Next step is to prepare my caul to bend in the recurves. As I mentioned I'm shooting for a gentle recurve, but I decided to use my static form and only bend the bow half way. (this is partly laziness since my other form recently broke and I haven't built a new one yet).
I hold my caul in my bench vice to keep the working process off the bench. I notice having the caul in the vice helps to avoid interference while you're making the bend. Nothing worse than getting 1/2 a bend and running into something on your bench uhg. Not that that's ever happened to me
).
Since I'm self photographing here, I can't show the process of taking the bow out of the water, putting it on the caul and getting the bend. It helps to do a lot of dry runs and practice timing yourself. I generally want to get everything in place and achieve the bend in 60 seconds or less. If you take to long and the wood cools you run the risk if excessive splitting.

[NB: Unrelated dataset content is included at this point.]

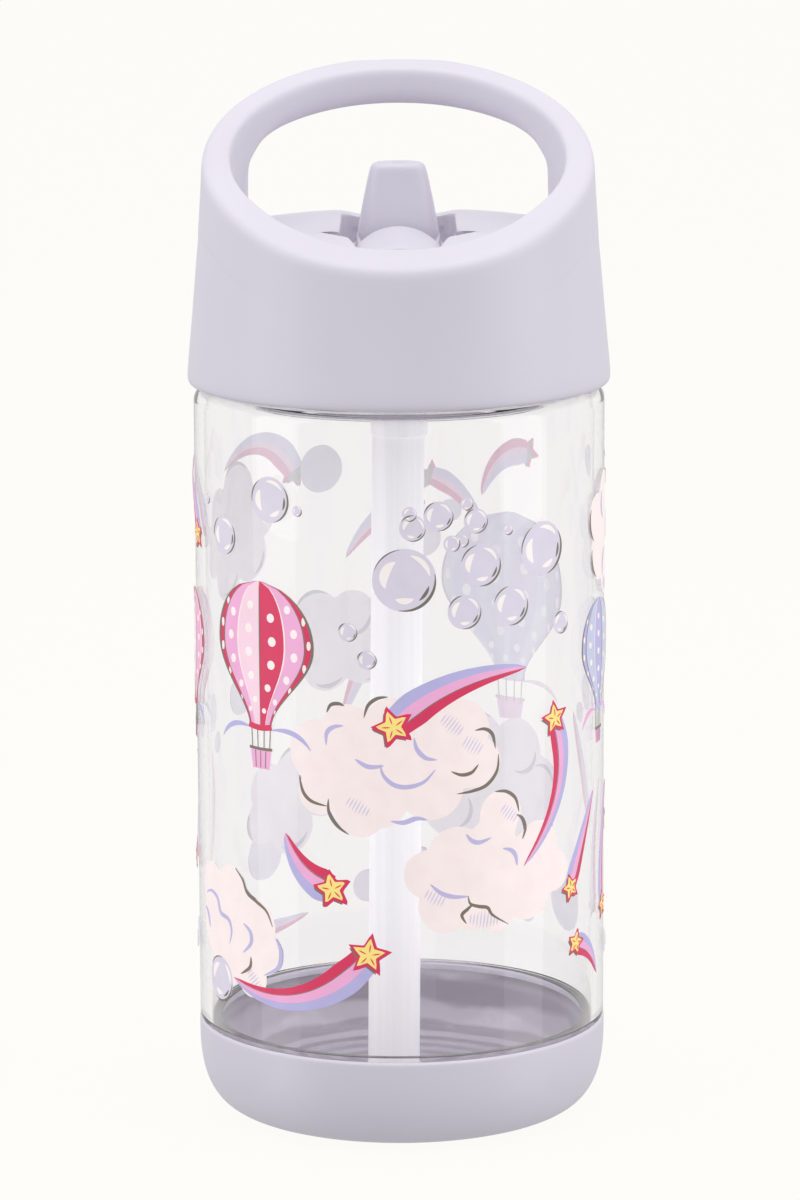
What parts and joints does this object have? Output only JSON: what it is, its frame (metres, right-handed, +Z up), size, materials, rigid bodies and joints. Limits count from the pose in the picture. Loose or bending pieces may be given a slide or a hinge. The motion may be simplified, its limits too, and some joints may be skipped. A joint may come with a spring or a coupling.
{
  "type": "kids water bottle",
  "caption": "Clear straw bottle for a child, with a soft-cornered base cup, a screw-on carry-loop lid and a flip-up drinking spout.",
  "frame": {"origin": "on the ground at the bottle's axis, centre of the underside", "axes": "+Z up along the bottle's axis, +Y towards the carry loop at the rear, -Y is the front that the child drinks from, +X to the right seen from the front"},
  "size_m": [0.0722, 0.0722, 0.1784],
  "materials": {
    "clear_body": "clear moulded plastic, glossy",
    "lilac_plastic": "satin moulded",
    "spout_plastic": "semi-gloss moulded",
    "silicone": "translucent silicone",
    "straw_plastic": "milky, slightly translucent"
  },
  "bodies": {
    "bottle": {"bottle_body": "clear_body", "base_cup": "lilac_plastic"},
    "gasket": {"neck_gasket": "silicone"},
    "lid": {"lid_shell": "lilac_plastic", "inner_cap": "lilac_plastic", "spout_seal": "silicone", "vent_valve": "silicone", "straw_collar": "silicone", "straw": "straw_plastic"},
    "spout": {"spout": "spout_plastic"}
  },
  "joints": [
    {"name": "lid_rise", "type": "slide", "parent": "bottle", "child": "gasket", "axis": [0, 0, 1], "range_m": [0, 0.0035]},
    {"name": "lid_turn", "type": "hinge", "parent": "gasket", "child": "lid", "pos_m": [0, 0, 0.138], "axis": [0, 0, 1], "range_deg": [0, 360]},
    {"name": "spout_flip", "type": "hinge", "parent": "lid", "child": "spout", "pos_m": [0, 0.0012, 0.147], "axis": [-1, 0, 0], "range_deg": [0, 90]}
  ],
  "couplings": [
    {"joint": "lid_rise", "follows": "lid_turn", "m_per_rad": 0.00055704}
  ]
}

I use two tricks when I working by myself. The first is a zip tie to hold the bow in place while I prepare the clamps. Its like an extra hand. I also tape a long strap to my caul which runs around the back of the bow and onto the belly over the bend. This helps avoid lifting splinters. Although I still get splinters sometimes. That's one reason you leave a little extra material on the tips (both thickness and width).
Here's the stave in the caul. Notice the zip tie on the bottom of the caul (easy to tighten with 1 hand while you hold the bow). Also the electrical taped strap.
As you can see I only achieved about 2/3 of the total bend that I would have used if I was going for a classic static. I did this assuming that i would get about 25% spring back as well.